News Feature | August 6, 2014

Iowa Utilities Dumping Nitrates Into Waterways

Sara Jerome

By Sara Jerome,
@sarmje

Many Iowa water utilities funnel what some consider pollution back into environmental waterways. 

"Most of the Iowa water treatment departments that work to remove nitrates from drinking water dump the chemical back into the water supply where other cities will have to remove it," the Associated Press reported

Over the course of a year, the pollution adds up. 

"Des Moines, site of the world's largest nitrate-removal facility, last year dumped an estimated 13,500 pounds of the chemical back into the river, sending it downstream where other cities and towns had to once again remove it," the Des Moines Register reported

It appears this practice complies with federal standards. 

"The federal government mandates that nitrates — the chemical linked to some cancers and the so-called 'blue-baby syndrome' in which infants suffocate — be below certain levels in drinking water. But federal and state officials don't say what has to be done with nitrates after they're removed," the report said. 

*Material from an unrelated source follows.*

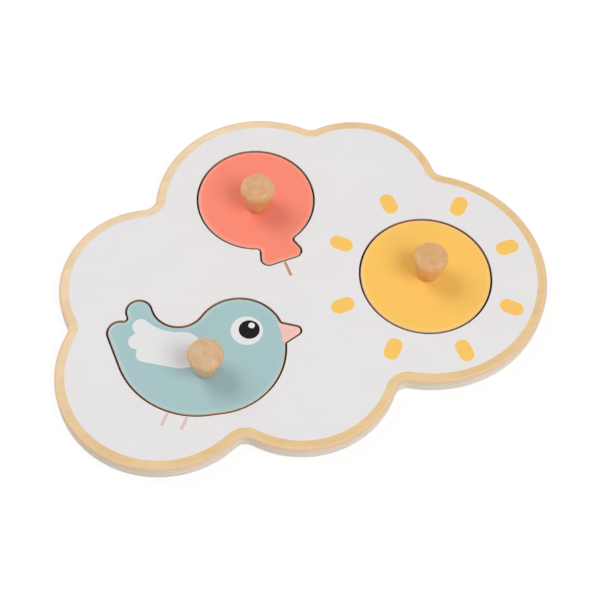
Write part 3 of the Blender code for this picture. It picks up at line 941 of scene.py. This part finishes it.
class PUZZLE_OT_pieces(Operator):
    """Build the sun, balloon and bird pieces that lie in the recesses"""

    bl_idname = "puzzle.pieces"
    bl_label = "Lift-out pieces"

    def execute(self, context):
        board = context.scene.puzzle_board
        colours = context.scene.puzzle_pieces
        edge = PIECE_TOP - colours.drop
        shared = (
            veneer_material("piece_underside", board.veneer_light, board.veneer_dark),
            # The pieces' sawn walls and bare rims turn darker towards the bottom with painted
            # shade of the gap.
            sawn_material("piece_edge", PIECE_BOTTOM, edge, board.sawn_dark, board.sawn_light),
            sawn_material("piece_rim", edge, PIECE_TOP, board.edge_warm, board.edge_light),
        )
        prints = {}
        for name in ("yellow", "coral", "teal", "white", "black", "pink"):
            prints[name] = print_material(name + "_print", getattr(colours, name))
        worn = {}
        for name in ("yellow", "coral", "teal", "pink"):
            # The sanded print is paled towards white with painted sheen.
            sheened = [level + (1.0 - level) * SANDED_PRINT_SHEEN for level in getattr(colours, name)]
            worn[name] = print_material(name + "_worn_print", sheened, WORN_FINISH)
        sun = (prints["yellow"], *shared, worn["yellow"])
        balloon = (prints["coral"], *shared, worn["coral"])
        motifs = (prints["white"], prints["black"], prints["pink"], worn["pink"])
        bird = (prints["teal"], *shared, worn["teal"], *motifs)
        self.build_piece(context, "sun", "yellow_paint", sun_circles(), sun)
        self.build_piece(context, "balloon", "coral_paint", balloon_circles(), balloon)
        self.build_piece(context, "bird", "teal_paint", bird_circles(), bird, self.print_bird)
        return {"FINISHED"}

    def build_piece(self, context, name, slot, circles, materials, print_motifs=None):
        """A flat piece with sanded edges, a printed top and the hole for its knob."""
        sizes = context.scene.puzzle_pieces
        hole = knob_hole(context.scene.puzzle_knobs)
        bore = [(*knob_axis(name).xy, hole[0][0])]
        lower = quarter_round(sizes.rounding, PIECE_BOTTOM, upwards=False)
        upper = quarter_round(sizes.drop, PIECE_TOP, width=sizes.sanded)
        bm = bmesh.new()
        bottom = draw_outline(bm, circles, *lower[-1])
        wall = strip(bm, bottom, [*reversed(lower[:-1]), upper[0]], PIECE_EDGE)
        rim = strip(bm, wall, upper[1 : BARE_STEPS + 1], BARE_RIM)
        top = strip(bm, rim, upper[BARE_STEPS + 1 :], WORN)
        mouth = draw_outline(bm, bore, 0.0, PIECE_TOP)
        stations = [(radius - hole[0][0], height) for radius, height in hole[1:]]
        fill(bm, [bottom, strip(bm, mouth, stations, UNDERSIDE)], UNDERSIDE)
        inner = [mouth]
        if print_motifs:
            top, drawn = print_motifs(bm, top)
            inner += drawn
        fill(bm, [top, *inner], TOP)
        finish_piece(bm, name + "_piece_printed", name, name + "_piece", materials)

    def print_bird(self, bm, top):
        """Wing, eye and beak; returns what is left of the top, and the loops inside it."""
        wing = draw_outline(bm, wing_circles(), 0.0, PIECE_TOP)
        fill(bm, [wing], WHITE)
        eye = []
        for circle in (EYE_WHITE, EYE_BLACK, EYE_GLINT):
            eye.append(draw_outline(bm, placed([circle], BIRD_PLACE), 0.0, PIECE_TOP))
        fill(bm, eye[:2], WHITE)
        fill(bm, eye[1:], BLACK)
        fill(bm, eye[2:], WHITE)
        base = middle_of_arc(bird_circles(), -1)
        crown = middle_of_arc(bird_circles(), 1)
        first = min(range(len(top)), key=lambda index: (top[index][1].xy - base).length)
        points = top[first:] + top[:first]
        last = min(range(len(points)), key=lambda index: (points[index][1].xy - crown).length)
        arc = draw_arc(bm, points[0], points[last], BEAK_ARC_RADIUS)
        fill(bm, [[*points[: last + 1], *reversed(arc)]], PINK)
        # The beak's part of the sanded rim lies beyond the line across its root, between the two
        # corners where it meets the head.
        start = points[0][0].co.xy
        end = points[last][0].co.xy
        for face in bm.faces:
            middle = face.calc_center_median().xy
            beyond = (middle - start).cross(end - start) > 0.0
            above_base = points[0][2].xy.cross(middle - start) > 0.0
            below_crown = points[last][2].xy.cross(middle - end) < 0.0
            if beyond and above_base and below_crown and face.material_index == WORN:
                face.material_index = WORN_PINK
        return [*points[last:], points[0], *arc], [wing, eye[0]]


def knob_axis(name):
    """Place of a piece's knob on the board, at height 0."""
    low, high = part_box(name + "_knob")
    return Vector(((low.x + high.x) / 2.0, (low.y + high.y) / 2.0, 0.0))


def knob_hole(knobs):
    """Stepped hole for a knob's spigot and screw: (radius, height) from the top down."""
    hole = knobs.spigot_radius + knobs.clearance
    shank = SCREW_SHANK_RADIUS + knobs.clearance
    head = SCREW_HEAD_RADIUS + knobs.clearance
    floor = KNOB_LOW.z - knobs.clearance
    rim = SCREW_LOW.z + SCREW_RIM
    return [
        (hole, PIECE_TOP),
        (hole, floor),
        (shank, floor),
        (shank, rim + head - shank),
        (head, rim),
        (head, PIECE_BOTTOM),
    ]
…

Iowa water officials acknowledge that the practice of dumping nitrates for other utilities to clean is inefficient. 

"Symbolically, it's a troublesome issue for me," Des Moines Water Works Director Bill Stowe told the Register. "Frankly, we're saying to the single farmer, 'Please don't do this,' and yet we're imitating the behavior we're trying to avoid."

Des Moines is not alone. "Operators of the majority of Iowa's other 15 nitrate removal systems told the Register they also dump their nitrates back into water or local sewer systems after initially removing them from their town's drinking water supplies," the report said. 

Nitrate pollution is a major issue in Iowa, where over 90 percent of the land is reportedly devoted to agriculture. 

"Last summer, the regional drinking water facility in Des Moines saw record nitrate levels – well above the EPA’s allowable limit of 10 milligrams per liter – in both of its source waters, the Raccoon and Des Moines Rivers, National Geographic reported

Watershed advocate Linda Kinman called this “the highest levels we’ve ever seen."